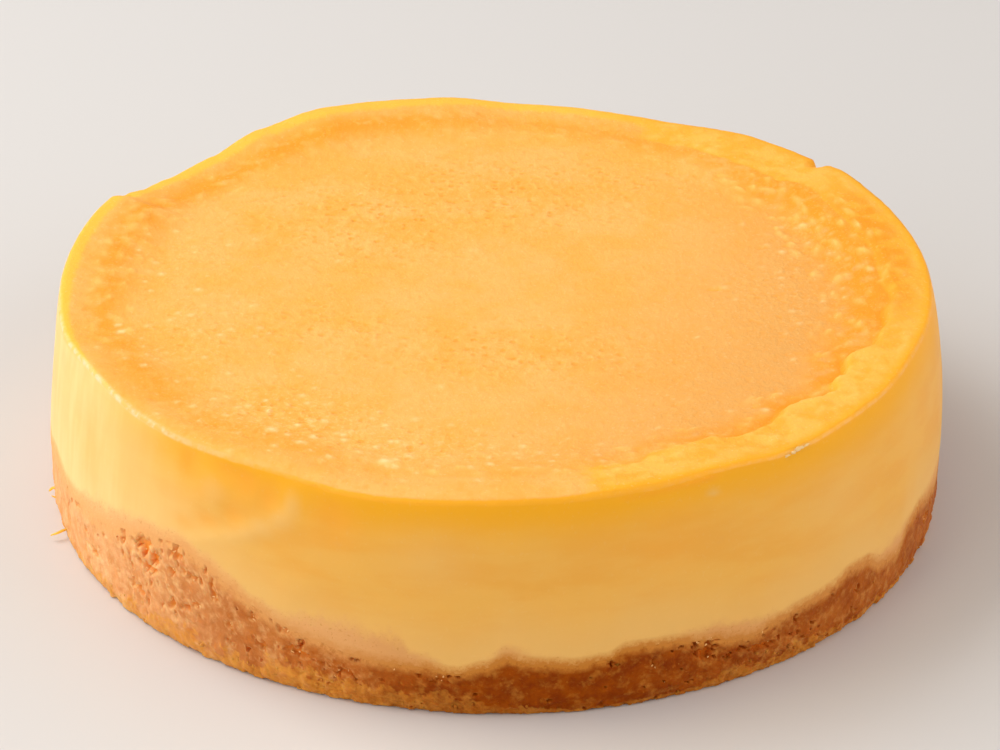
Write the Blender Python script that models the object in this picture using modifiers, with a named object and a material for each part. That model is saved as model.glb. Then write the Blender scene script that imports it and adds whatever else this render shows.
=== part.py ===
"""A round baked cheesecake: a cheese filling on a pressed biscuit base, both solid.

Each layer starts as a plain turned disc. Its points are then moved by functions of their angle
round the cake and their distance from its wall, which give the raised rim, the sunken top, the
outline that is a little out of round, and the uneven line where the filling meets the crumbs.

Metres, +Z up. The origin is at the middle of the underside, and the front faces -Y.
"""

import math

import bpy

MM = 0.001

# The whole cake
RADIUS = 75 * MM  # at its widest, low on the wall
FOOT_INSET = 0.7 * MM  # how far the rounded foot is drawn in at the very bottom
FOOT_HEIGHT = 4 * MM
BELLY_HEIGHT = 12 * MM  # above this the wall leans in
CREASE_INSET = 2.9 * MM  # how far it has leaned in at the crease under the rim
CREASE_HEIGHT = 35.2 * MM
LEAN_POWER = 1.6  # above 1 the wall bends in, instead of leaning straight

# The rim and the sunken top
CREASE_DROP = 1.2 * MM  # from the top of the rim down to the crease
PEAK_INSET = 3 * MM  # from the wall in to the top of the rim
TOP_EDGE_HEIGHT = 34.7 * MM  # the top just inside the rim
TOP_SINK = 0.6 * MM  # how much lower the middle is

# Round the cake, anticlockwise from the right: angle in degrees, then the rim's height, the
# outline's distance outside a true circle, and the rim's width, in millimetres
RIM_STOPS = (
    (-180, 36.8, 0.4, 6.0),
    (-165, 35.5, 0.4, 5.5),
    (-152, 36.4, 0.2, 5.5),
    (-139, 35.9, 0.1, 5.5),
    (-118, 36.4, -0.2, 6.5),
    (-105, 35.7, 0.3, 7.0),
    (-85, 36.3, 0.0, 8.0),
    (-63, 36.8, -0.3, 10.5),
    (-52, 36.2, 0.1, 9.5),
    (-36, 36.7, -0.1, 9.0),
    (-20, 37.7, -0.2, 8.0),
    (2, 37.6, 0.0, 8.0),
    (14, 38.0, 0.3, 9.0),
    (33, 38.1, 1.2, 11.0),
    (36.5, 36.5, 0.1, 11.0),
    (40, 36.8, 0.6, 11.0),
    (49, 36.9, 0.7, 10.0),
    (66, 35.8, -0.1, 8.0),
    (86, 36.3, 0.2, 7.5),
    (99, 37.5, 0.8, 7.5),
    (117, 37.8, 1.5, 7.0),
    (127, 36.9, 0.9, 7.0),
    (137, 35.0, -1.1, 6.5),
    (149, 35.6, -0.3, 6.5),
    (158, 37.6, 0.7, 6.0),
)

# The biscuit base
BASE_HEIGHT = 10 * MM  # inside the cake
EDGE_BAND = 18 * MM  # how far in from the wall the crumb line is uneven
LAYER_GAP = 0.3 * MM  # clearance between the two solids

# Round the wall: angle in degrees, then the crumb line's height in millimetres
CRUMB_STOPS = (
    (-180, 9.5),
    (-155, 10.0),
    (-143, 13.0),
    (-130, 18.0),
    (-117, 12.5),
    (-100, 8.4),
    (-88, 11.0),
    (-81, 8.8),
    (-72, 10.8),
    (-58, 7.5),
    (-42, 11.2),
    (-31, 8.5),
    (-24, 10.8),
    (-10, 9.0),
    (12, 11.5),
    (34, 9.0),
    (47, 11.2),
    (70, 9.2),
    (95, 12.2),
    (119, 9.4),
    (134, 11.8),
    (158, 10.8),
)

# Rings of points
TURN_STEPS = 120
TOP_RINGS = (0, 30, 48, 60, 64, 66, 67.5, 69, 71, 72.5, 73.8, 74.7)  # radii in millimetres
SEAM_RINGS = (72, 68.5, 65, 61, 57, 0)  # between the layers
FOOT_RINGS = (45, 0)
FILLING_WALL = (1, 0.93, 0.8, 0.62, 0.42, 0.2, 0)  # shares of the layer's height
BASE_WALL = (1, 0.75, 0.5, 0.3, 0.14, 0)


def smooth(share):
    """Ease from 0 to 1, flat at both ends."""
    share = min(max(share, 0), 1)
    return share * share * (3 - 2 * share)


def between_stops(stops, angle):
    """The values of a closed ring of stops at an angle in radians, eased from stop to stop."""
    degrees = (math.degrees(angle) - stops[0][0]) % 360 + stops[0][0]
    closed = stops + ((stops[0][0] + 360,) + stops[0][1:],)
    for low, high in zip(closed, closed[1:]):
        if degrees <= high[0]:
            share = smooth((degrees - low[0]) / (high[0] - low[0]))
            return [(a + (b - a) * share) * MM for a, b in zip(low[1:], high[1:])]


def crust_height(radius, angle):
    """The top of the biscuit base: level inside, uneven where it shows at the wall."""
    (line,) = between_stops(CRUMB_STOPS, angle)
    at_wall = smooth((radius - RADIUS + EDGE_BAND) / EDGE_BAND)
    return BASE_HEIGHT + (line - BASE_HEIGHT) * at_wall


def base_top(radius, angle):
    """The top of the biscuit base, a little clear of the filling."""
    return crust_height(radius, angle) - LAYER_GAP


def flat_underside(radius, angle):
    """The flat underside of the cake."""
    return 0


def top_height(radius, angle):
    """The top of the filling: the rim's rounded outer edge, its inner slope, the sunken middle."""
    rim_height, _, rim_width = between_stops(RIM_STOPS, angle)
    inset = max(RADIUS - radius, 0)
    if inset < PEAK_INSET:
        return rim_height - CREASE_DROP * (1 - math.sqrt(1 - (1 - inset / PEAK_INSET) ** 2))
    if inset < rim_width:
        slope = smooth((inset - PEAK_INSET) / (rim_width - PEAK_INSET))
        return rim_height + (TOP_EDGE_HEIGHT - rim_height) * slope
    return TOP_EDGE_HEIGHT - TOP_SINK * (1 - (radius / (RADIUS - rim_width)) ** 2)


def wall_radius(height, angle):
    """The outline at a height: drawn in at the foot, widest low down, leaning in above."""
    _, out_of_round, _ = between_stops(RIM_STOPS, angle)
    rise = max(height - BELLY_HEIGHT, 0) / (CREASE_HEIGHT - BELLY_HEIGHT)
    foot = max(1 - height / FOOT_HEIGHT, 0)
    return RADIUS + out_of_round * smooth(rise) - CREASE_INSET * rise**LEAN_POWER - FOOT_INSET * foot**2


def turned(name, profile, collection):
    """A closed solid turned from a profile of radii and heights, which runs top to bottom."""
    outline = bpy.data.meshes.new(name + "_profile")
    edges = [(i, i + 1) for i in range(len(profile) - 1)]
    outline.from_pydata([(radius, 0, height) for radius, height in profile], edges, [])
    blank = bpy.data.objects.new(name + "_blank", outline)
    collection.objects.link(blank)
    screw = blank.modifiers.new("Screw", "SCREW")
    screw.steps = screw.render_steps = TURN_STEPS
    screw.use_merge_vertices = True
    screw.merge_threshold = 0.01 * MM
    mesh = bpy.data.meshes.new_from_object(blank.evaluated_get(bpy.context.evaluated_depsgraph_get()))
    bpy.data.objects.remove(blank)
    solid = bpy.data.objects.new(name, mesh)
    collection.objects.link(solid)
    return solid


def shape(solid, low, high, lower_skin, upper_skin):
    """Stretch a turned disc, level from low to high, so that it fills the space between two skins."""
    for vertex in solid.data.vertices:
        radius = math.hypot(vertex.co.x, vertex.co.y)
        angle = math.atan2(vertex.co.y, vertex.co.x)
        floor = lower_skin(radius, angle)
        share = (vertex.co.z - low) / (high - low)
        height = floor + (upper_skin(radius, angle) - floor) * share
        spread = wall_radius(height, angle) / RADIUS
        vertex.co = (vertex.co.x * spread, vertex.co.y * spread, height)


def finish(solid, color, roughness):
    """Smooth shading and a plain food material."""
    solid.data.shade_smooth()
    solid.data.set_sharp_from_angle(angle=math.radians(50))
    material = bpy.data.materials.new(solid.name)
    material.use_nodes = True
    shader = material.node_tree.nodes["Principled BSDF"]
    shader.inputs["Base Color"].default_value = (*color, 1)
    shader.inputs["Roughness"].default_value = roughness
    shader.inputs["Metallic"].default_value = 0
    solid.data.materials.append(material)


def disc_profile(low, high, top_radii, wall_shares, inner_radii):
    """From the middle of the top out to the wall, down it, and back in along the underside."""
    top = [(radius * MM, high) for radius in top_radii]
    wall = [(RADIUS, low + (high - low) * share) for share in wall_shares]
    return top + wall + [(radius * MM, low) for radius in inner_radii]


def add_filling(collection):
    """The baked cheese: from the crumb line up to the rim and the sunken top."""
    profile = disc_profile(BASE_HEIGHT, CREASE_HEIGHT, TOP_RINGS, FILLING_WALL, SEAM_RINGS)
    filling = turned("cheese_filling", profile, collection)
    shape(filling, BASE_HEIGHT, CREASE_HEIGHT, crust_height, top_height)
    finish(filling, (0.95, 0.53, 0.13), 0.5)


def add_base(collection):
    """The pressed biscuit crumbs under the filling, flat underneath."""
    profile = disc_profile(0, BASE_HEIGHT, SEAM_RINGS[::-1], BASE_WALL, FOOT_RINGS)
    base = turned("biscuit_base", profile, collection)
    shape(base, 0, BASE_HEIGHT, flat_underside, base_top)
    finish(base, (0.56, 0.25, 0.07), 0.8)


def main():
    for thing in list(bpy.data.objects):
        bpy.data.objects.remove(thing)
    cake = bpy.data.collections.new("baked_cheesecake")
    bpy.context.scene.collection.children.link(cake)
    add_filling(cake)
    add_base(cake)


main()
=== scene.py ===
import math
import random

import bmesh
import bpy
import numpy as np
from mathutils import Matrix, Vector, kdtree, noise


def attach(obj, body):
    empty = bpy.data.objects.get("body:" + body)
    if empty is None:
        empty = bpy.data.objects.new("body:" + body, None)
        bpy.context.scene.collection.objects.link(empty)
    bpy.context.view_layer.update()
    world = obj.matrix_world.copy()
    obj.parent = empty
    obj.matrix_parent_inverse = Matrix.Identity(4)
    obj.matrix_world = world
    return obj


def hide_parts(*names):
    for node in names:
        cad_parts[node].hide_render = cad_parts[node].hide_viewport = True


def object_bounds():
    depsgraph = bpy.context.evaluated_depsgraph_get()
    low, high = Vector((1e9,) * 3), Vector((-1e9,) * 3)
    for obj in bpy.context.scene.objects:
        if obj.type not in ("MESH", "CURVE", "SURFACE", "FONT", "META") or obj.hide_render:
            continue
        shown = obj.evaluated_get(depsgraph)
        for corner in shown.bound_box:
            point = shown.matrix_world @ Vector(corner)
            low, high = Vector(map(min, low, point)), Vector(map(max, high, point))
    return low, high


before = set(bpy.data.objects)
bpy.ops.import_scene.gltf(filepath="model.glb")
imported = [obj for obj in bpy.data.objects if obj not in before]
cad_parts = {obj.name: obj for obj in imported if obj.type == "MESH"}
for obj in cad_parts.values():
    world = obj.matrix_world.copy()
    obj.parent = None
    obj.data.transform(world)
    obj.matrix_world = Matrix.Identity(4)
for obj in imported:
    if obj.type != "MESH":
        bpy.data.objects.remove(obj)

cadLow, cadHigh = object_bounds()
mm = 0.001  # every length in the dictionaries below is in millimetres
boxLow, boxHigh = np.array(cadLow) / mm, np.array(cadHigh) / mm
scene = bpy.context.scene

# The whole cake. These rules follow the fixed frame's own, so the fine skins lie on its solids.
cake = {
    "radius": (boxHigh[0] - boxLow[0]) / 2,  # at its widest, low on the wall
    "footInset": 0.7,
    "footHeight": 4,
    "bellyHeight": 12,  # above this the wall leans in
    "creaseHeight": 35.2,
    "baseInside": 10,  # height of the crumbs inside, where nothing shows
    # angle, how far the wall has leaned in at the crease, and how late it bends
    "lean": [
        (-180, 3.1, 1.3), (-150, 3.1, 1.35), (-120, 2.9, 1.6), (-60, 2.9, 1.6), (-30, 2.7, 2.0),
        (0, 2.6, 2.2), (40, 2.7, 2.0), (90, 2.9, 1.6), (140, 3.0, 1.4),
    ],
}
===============
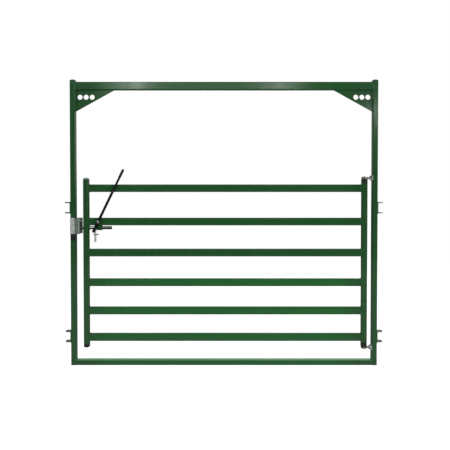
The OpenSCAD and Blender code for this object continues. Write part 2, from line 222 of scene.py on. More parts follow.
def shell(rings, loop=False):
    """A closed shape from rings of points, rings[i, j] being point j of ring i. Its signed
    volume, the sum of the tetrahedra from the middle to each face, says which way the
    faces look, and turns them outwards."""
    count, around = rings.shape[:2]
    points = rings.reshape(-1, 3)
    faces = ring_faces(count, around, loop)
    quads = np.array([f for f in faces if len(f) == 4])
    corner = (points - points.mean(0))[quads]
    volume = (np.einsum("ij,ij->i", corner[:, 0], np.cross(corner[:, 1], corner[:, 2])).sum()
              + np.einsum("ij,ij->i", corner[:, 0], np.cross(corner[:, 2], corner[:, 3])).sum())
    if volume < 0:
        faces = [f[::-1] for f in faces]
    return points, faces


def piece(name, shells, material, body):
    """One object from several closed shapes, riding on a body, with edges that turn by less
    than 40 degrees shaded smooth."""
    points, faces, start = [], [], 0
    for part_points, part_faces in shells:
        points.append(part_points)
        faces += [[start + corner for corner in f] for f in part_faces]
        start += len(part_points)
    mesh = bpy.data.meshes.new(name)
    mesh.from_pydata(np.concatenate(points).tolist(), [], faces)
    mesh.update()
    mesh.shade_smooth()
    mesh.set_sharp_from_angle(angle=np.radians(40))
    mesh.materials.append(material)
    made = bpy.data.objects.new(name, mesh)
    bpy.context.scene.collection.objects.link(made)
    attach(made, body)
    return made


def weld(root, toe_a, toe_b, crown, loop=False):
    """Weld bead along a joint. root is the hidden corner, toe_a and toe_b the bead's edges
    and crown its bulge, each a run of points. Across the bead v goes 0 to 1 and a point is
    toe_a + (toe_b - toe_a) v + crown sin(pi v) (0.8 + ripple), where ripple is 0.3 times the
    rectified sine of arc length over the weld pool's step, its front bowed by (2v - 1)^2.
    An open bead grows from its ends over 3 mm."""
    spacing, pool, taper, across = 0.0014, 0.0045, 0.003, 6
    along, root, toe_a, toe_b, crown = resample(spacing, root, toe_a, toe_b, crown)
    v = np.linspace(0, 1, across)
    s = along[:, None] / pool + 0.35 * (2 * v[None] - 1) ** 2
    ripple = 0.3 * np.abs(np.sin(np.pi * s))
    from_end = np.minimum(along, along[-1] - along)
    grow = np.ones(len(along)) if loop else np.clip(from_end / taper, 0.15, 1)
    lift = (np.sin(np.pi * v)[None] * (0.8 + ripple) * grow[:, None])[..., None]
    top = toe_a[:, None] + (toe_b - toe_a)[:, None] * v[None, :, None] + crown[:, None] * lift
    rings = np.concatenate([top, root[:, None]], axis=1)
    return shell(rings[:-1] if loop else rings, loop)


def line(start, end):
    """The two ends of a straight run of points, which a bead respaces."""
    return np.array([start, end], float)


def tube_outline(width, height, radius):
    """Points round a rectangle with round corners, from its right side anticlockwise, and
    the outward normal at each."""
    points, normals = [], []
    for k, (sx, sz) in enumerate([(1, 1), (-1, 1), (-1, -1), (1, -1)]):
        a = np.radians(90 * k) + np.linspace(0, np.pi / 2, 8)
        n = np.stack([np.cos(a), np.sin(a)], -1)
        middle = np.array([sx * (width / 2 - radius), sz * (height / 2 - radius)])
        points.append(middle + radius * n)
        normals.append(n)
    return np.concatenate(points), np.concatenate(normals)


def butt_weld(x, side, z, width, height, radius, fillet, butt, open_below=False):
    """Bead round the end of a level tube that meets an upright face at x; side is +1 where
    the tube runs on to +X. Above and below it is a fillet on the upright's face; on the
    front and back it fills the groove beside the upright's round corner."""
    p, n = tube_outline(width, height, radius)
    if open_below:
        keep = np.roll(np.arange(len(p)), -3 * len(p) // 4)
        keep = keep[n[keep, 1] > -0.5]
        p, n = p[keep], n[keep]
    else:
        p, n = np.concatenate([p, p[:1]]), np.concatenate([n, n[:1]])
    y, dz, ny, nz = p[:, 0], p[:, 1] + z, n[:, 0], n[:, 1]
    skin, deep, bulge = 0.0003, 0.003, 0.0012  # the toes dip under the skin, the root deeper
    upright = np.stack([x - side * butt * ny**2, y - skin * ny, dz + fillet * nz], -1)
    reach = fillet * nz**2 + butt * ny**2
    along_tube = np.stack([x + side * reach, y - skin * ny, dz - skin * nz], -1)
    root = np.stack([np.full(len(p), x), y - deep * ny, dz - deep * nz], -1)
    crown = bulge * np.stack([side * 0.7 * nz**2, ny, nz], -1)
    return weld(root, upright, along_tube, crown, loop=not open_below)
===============
(What to do):
What is wanted is an exact copy of the lines from the line containing "finish(base, (0.56, 0.25, 0.07), 0.8)" to the line containing "if empty is", both lines included, and of no other line.

(Answer to the task):
    finish(base, (0.56, 0.25, 0.07), 0.8)


def main():
    for thing in list(bpy.data.objects):
        bpy.data.objects.remove(thing)
    cake = bpy.data.collections.new("baked_cheesecake")
    bpy.context.scene.collection.children.link(cake)
    add_filling(cake)
    add_base(cake)


main()
=== scene.py ===
import math
import random

import bmesh
import bpy
import numpy as np
from mathutils import Matrix, Vector, kdtree, noise


def attach(obj, body):
    empty = bpy.data.objects.get("body:" + body)
    if empty is None:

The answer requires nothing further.